Based on the presumption that patients are admitted for an average of nine to 10 days, a transfer would mean that the NHIA pays up to NT$1,340 in additional coverage.
Huang said he expects the new policy to serve as incentive for metropolitan hospitals to help shoulder the overwhelming patient load at some of the most crowded emergency rooms in the nation.
Hospitals with overcrowded emergency departments include National Taiwan University Hospital (NTUH), Taichung Veterans General Hospital, Kaohsiung Chang Gung Memorial Hospital, Linkou Chang Gung Memorial Hospital, Buddhist Tzu Chi General Hospital, Far Eastern Memorial Hospital and Shin Kong Wu Ho-Su Memorial Hospital, Huang said.
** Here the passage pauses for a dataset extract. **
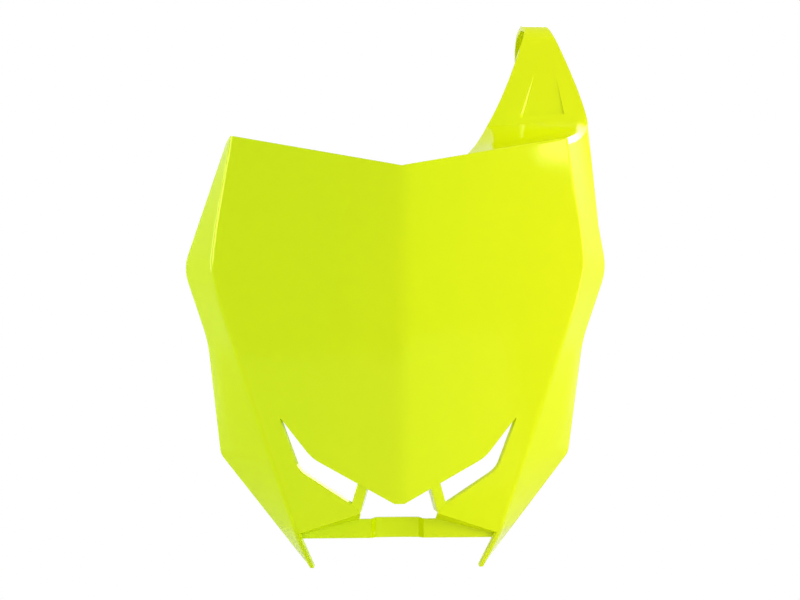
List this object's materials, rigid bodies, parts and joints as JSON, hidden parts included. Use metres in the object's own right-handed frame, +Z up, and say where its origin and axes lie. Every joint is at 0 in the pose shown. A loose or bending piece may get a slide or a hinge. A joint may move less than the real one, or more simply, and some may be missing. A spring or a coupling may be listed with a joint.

In response to calls by legislators for improved transparency of medical institutions’ bed availability to allow relatively stable patients to be transferred to smaller hospitals, Huang said hospitals are obligated under the Medical Care Act (醫療法) to initiate the hospital-to-hospital transfer process when a patient has waited in the emergency department for more than 24 hours.
“The bigger problem is that some patients refuse to be transferred to another hospital, but a transfer program initiated by the NTUH last year might be the answer,” he added.
Under the NTUH’s program, Huang said patients that agree to be transferred are directly admitted into another medical institution rather than being kept waiting and their medical records are immediately forwarded.
“Patients unsatisfied with the second hospital’s service are granted priority to be transferred back to NTUH, but most do not transfer back,” Huang said.
A survey conducted by the Taiwan Health Reform Foundation in April showed that each year more than 3,700 people with first-degree injuries are admitted to emergency medical departments for two days before they are transferred to inpatient beds in hospitals.